┌─ Data provided

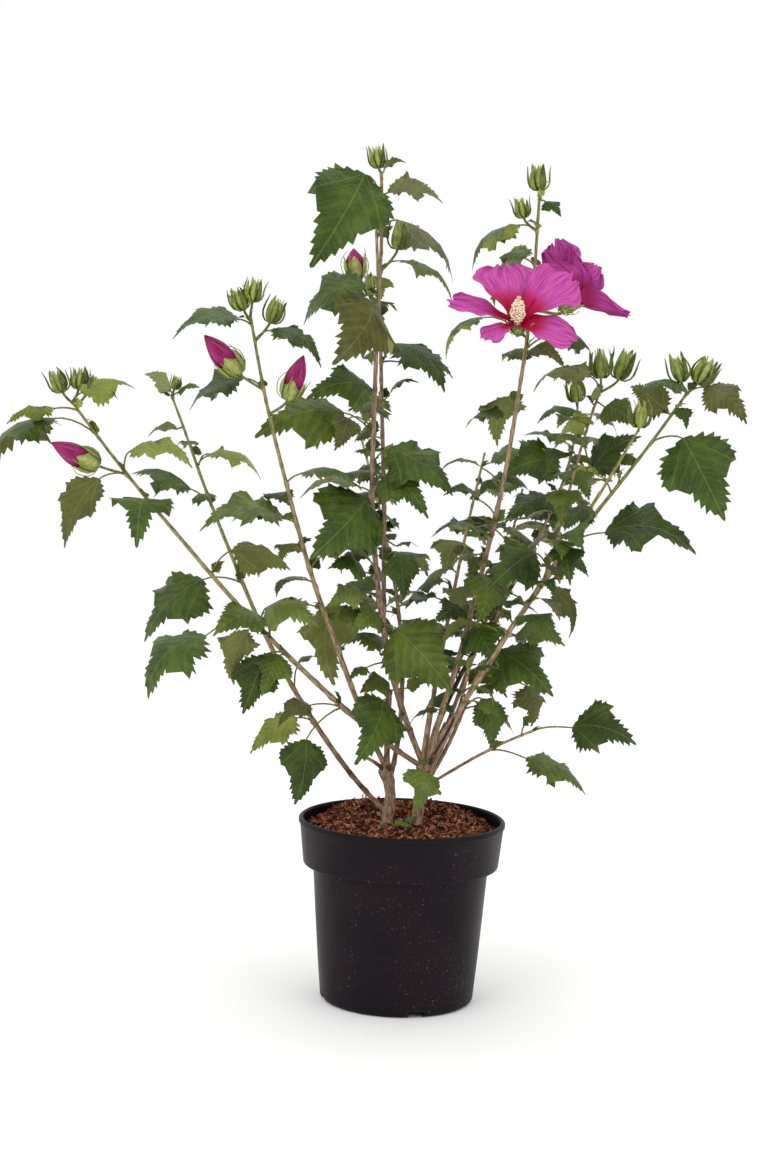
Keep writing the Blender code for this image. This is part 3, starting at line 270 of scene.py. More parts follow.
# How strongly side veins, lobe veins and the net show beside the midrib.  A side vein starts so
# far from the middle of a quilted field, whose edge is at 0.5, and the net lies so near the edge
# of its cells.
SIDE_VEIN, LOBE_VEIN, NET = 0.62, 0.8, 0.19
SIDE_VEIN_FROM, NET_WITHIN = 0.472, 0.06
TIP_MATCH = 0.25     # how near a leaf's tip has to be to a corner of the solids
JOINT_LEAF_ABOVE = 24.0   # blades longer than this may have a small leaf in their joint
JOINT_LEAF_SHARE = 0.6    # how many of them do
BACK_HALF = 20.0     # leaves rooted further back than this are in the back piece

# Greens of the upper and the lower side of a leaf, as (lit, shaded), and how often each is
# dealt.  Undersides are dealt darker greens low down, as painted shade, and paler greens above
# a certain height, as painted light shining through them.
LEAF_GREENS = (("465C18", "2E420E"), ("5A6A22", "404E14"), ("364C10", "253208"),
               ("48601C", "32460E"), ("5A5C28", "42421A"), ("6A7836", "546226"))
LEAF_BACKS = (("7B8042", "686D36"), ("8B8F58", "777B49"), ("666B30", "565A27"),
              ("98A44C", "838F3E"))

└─

Go back to the listing above and please repeat it exactly.

▸ Result for this exercise
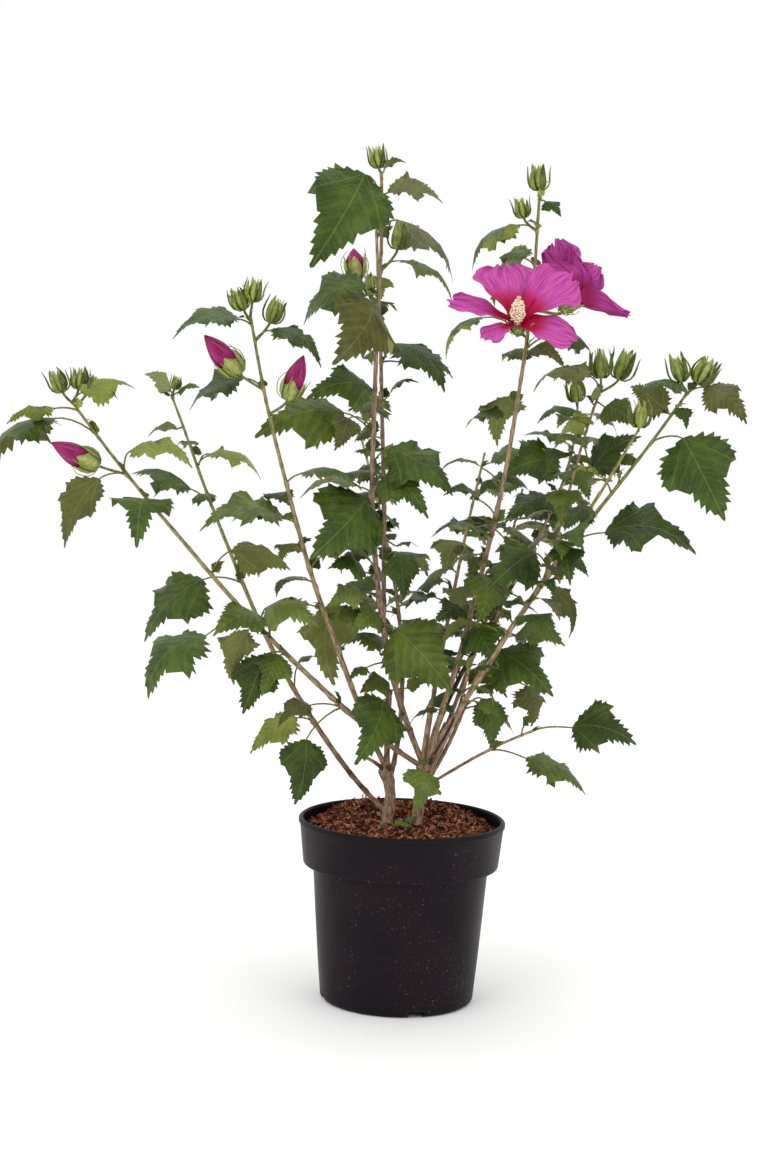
Keep writing the Blender code for this image. This is part 3, starting at line 270 of scene.py. More parts follow.
# How strongly side veins, lobe veins and the net show beside the midrib.  A side vein starts so
# far from the middle of a quilted field, whose edge is at 0.5, and the net lies so near the edge
# of its cells.
SIDE_VEIN, LOBE_VEIN, NET = 0.62, 0.8, 0.19
SIDE_VEIN_FROM, NET_WITHIN = 0.472, 0.06
TIP_MATCH = 0.25     # how near a leaf's tip has to be to a corner of the solids
JOINT_LEAF_ABOVE = 24.0   # blades longer than this may have a small leaf in their joint
JOINT_LEAF_SHARE = 0.6    # how many of them do
BACK_HALF = 20.0     # leaves rooted further back than this are in the back piece

# Greens of the upper and the lower side of a leaf, as (lit, shaded), and how often each is
# dealt.  Undersides are dealt darker greens low down, as painted shade, and paler greens above
# a certain height, as painted light shining through them.
LEAF_GREENS = (("465C18", "2E420E"), ("5A6A22", "404E14"), ("364C10", "253208"),
               ("48601C", "32460E"), ("5A5C28", "42421A"), ("6A7836", "546226"))
LEAF_BACKS = (("7B8042", "686D36"), ("8B8F58", "777B49"), ("666B30", "565A27"),
              ("98A44C", "838F3E"))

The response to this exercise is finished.